Das Wesentliche in der Kunstbegegnung - als schöpferischem Akt des Erkennens - ist also ein Akt der Nachschöpfung. Der Rezipient erfaßt das dargestellte Wirkliche, und aus diesem konstruiert, schafft er das Gegenständliche, Weltgegenständliche.

Wo künstlerisches Medium (besonders häufig ist es in der Musik zu beobachten) diesen (nach)schöpferischen Akt im Rezipienten unterbindet, ihm eine Wirkung (der Wirklichkeit) aufdrängt, hört ein Werk ganz oder teilweise auf, Kunst zu sein. Es ist deshalb nicht ohne Bedeutung, ob ein Lied bei 150 dB durch Verstärkeranlagen sich einzuhämmern versucht, sodaß schon die Schallbewegungen dem Rezipienten gar keine andere Wahl lasse, als sich auszuliefern - denn in der Gegenwehr, im gewollten Nachschaffen in sich, ist er nahezu chancenlos. Oder ob es so dargeboten wird, daß es eben im Zuhörer einen Nachschöpfungsprozeß auslösen kann. So er in der Mußestimmung dazu ist, sich dem Spiel seiner Phantasie hinzugeben.

Es ist auch nicht bedeutungslos, ob wie in der Renaissance die Perspektive die Malerei zu dominieren beginnt. Denn auch sie nimmt dem Betrachter bereits Freiraum. Nicht mehr er ist es, der die Dinge in ihrer Wirklichkeit - und das heißt: in ihren Bezügen - zu einem Bild formt, sondern der Maler selbst gibt ihm diese Bezüge bereits räumlich vor. Was sich schließlich zur bloßen Virtuosität der Illusionsmalerei versteigt, die jede Interpretation vorwegnimmt.

Weil aber die Arbeit des Künstlers eben darin besteht, die wirkende Wirklichkeit darzustellen, zu der er selbst sich durch alle historischen zufälligkeiten und Alltäglichkeiten und Bedingtheiten hindurch befreit hat,  denn nur so kann er das Wirkliche/Wirkende als es selbst darstellen, es damit nämlich das Wirkende SEIN LASSEN, real gegenwärtig, also bietet er dem Betrachter die pure, reine Welt des Wirklichen dar. Insofern wirkt die Kunst reformierend, immer wieder reformierend, und bewirkt ein neues Lebendigwerden des Wirklichen im Alltäglichen weil in der (Erinnerungs-)Gegenwart in der Persönlichkeit des Betrachters.
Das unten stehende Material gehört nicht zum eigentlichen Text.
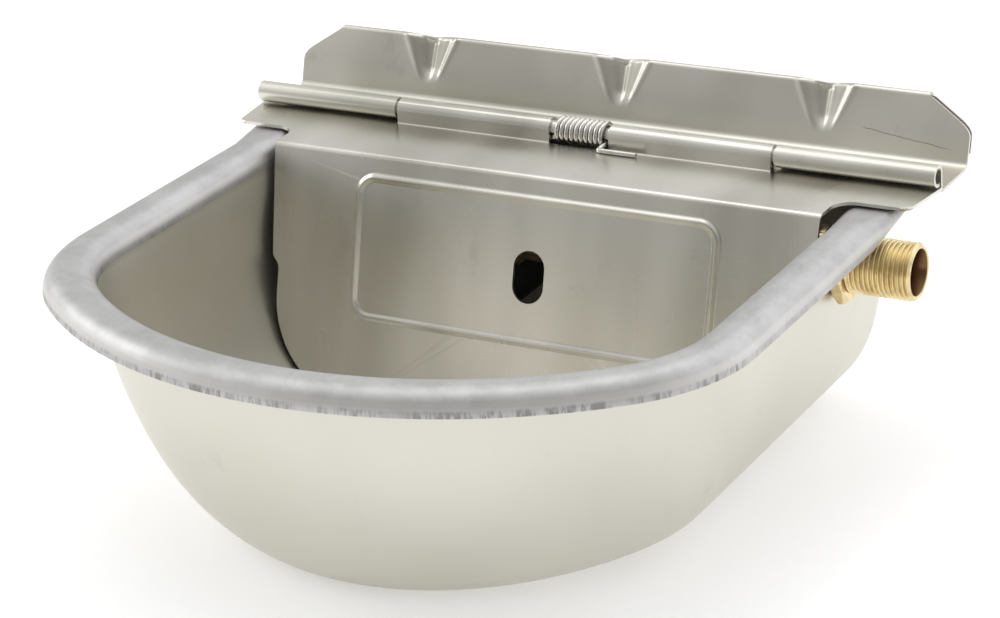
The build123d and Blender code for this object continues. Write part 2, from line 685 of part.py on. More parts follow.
with BuildPart() as floatBody:
    with BuildSketch(Plane.XY.offset(floatZ - floatHeight / 2)):
        with Locations((floatX, floatY)):
            RectangleRounded(floatLength, floatDepth, floatEdge)
    extrude(amount=floatHeight)
    fillet(floatBody.faces().filter_by(Axis.Z).edges(), floatEdge / 2)
    rodPiece(rodEnd, floatFace, rodRadius + threadGap, Mode.SUBTRACT)
floatBody.part.label = "float_body"
export_step(floatBody.part, "parts/float_body.step")
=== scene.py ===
import bpy
import bmesh
import math
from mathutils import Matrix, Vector


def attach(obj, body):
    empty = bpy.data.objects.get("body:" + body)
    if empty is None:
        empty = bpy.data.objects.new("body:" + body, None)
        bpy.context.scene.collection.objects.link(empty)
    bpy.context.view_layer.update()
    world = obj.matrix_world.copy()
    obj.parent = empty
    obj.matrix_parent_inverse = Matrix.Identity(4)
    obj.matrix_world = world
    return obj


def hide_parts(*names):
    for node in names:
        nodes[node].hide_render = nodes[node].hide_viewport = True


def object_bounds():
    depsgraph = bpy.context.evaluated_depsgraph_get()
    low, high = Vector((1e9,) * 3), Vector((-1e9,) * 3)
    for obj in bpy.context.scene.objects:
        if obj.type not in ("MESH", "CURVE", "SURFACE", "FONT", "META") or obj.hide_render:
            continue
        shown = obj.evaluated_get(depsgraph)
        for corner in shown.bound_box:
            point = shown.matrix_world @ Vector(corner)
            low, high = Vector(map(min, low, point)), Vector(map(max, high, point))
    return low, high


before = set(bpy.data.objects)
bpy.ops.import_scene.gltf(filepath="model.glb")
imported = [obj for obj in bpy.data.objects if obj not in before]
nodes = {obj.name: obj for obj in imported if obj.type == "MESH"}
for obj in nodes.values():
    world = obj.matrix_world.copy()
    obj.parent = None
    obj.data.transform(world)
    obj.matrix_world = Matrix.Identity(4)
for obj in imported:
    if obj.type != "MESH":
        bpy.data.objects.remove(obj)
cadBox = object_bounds()
print("frame loaded:", len(nodes), "pieces")

mm = 0.001
weldReach = 0.000002

# camera, metres and degrees
cameraPlan = {
    "place": (0.52119, -1.03718, 0.41247),
    "turn": (67.608, 2.858, 28.123),
    "lens": 115.47,
}


def makeCamera(plan):
    data = bpy.data.cameras.new("mainCamera")
    data.lens = plan["lens"]
    data.sensor_width = 36
    data.clip_end = 20
    camera = bpy.data.objects.new("mainCamera", data)
    camera.location = plan["place"]
    camera.rotation_euler = [math.radians(a) for a in plan["turn"]]
    bpy.context.collection.objects.link(camera)
    bpy.context.scene.camera = camera


makeCamera(cameraPlan)
print("camera placed")


# node helpers
def newMaterial(name):
    material = bpy.data.materials.new(name)
    material.use_nodes = True
    tree = material.node_tree
    tree.nodes.clear()
    out = tree.nodes.new("ShaderNodeOutputMaterial")
    shader = tree.nodes.new("ShaderNodeBsdfPrincipled")
    tree.links.new(shader.outputs[0], out.inputs[0])
    return material, tree, shader


def feed(tree, value, socket):
    # a number stays on the socket, an output is linked to it
    if isinstance(value, bpy.types.NodeSocket):
        tree.links.new(value, socket)
    else:
        socket.default_value = value


def placeOf(tree, stretch):
    # the piece's own place in metres, stretched along each axis
    coords = tree.nodes.new("ShaderNodeTexCoord")
    mapping = tree.nodes.new("ShaderNodeMapping")
    mapping.inputs["Scale"].default_value = stretch
    tree.links.new(coords.outputs["Object"], mapping.inputs["Vector"])
    return mapping.outputs[0]


def noiseOf(tree, stretch, detail=3, roughness=0.5):
    noise = tree.nodes.new("ShaderNodeTexNoise")
    noise.inputs["Scale"].default_value = 1
    noise.inputs["Detail"].default_value = detail
    noise.inputs["Roughness"].default_value = roughness
    tree.links.new(placeOf(tree, stretch), noise.inputs["Vector"])
    return noise.outputs["Fac"]


def rangeOf(tree, value, fromLow, fromHigh, toLow=0, toHigh=1):
    node = tree.nodes.new("ShaderNodeMapRange")
    node.interpolation_type = "SMOOTHSTEP"
    feed(tree, value, node.inputs["Value"])
    for key, number in (("From Min", fromLow), ("From Max", fromHigh),
                        ("To Min", toLow), ("To Max", toHigh)):
        node.inputs[key].default_value = number
    return node.outputs[0]


def mathOf(tree, operation, first, second=0.0):
    node = tree.nodes.new("ShaderNodeMath")
    node.operation = operation
    feed(tree, first, node.inputs[0])
    feed(tree, second, node.inputs[1])
    return node.outputs[0]


def mixOf(tree, share, first, second):
    node = tree.nodes.new("ShaderNodeMix")
    node.data_type = "RGBA"
    feed(tree, share, node.inputs[0])
    feed(tree, first, node.inputs[6])
    feed(tree, second, node.inputs[7])
    return node.outputs[2]


def bumpOf(tree, height, strength, distance, normal=None):
    node = tree.nodes.new("ShaderNodeBump")
    node.inputs["Strength"].default_value = strength
    node.inputs["Distance"].default_value = distance
    feed(tree, height, node.inputs["Height"])
    if normal is not None:
        tree.links.new(normal, node.inputs["Normal"])
    return node.outputs[0]


def axisOf(tree, output):
    # X, Y and Z of the piece's own place, or of its surface's direction
    coords = tree.nodes.new("ShaderNodeTexCoord")
    split = tree.nodes.new("ShaderNodeSeparateXYZ")
    tree.links.new(coords.outputs[output], split.inputs[0])
    return split.outputs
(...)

So wirkt Kunst tatsächlich kathartisch, aus den Zufälligkeiten des Lebens herausschälend, zu den eigenen Ursprüngen reformierend, und wird so zur Quelle einer Kultur. So wird ihr eigener Ursprung, der Kult, in exakt derselben (wenn auch im Christentum sakramentalen, also das Transzendte real gegenwärtig sein lassende) Wirkweise die Menschlichkeit erst aufbauend, die es ohne Kult, ohne Religion nicht gibt. Die Liturgie, der Kult, ist also das höchste Kunstwerk, und es ist Ausgangspunkt jeder Kunst und jeder Kultur. Ohne Religiosität - wenn auch in gewisser Beschränktheit: ohne bewußte Religion - ist Kunst überhaupt nicht möglich.




*Also wird auch von dieser Seite her verständlich, daß das Denken ohne Wahrheit zum einen nicht "denkbar" (sondern eine unfreie oder willkürliche Art von Gedankenbildung) ist, zum anderen einen sittlichen Akt darstellt. Denn das Zurückführen auf die letzte Wirklichkeit - in der Wahrheit - ist eine sittliche Anstrengung. Das Denken bzw. der dahinter stehende Akt der Auflösung aller Widersprüche, der Zurückführung des Vielen ins Eine, alles Umfassende, kommt erst dann zur Ruhe,  wenn es dieses Eine, alles Umfassende gefunden hat. Durch alle Weltzufälligkeiten hindurch. So ist Augustinus' Wort auch in aller Verquickung mit der Sittlichkeit und der Tugend verstehbar: "Unruhig ist mein Herz, bis es ruhet in Dir."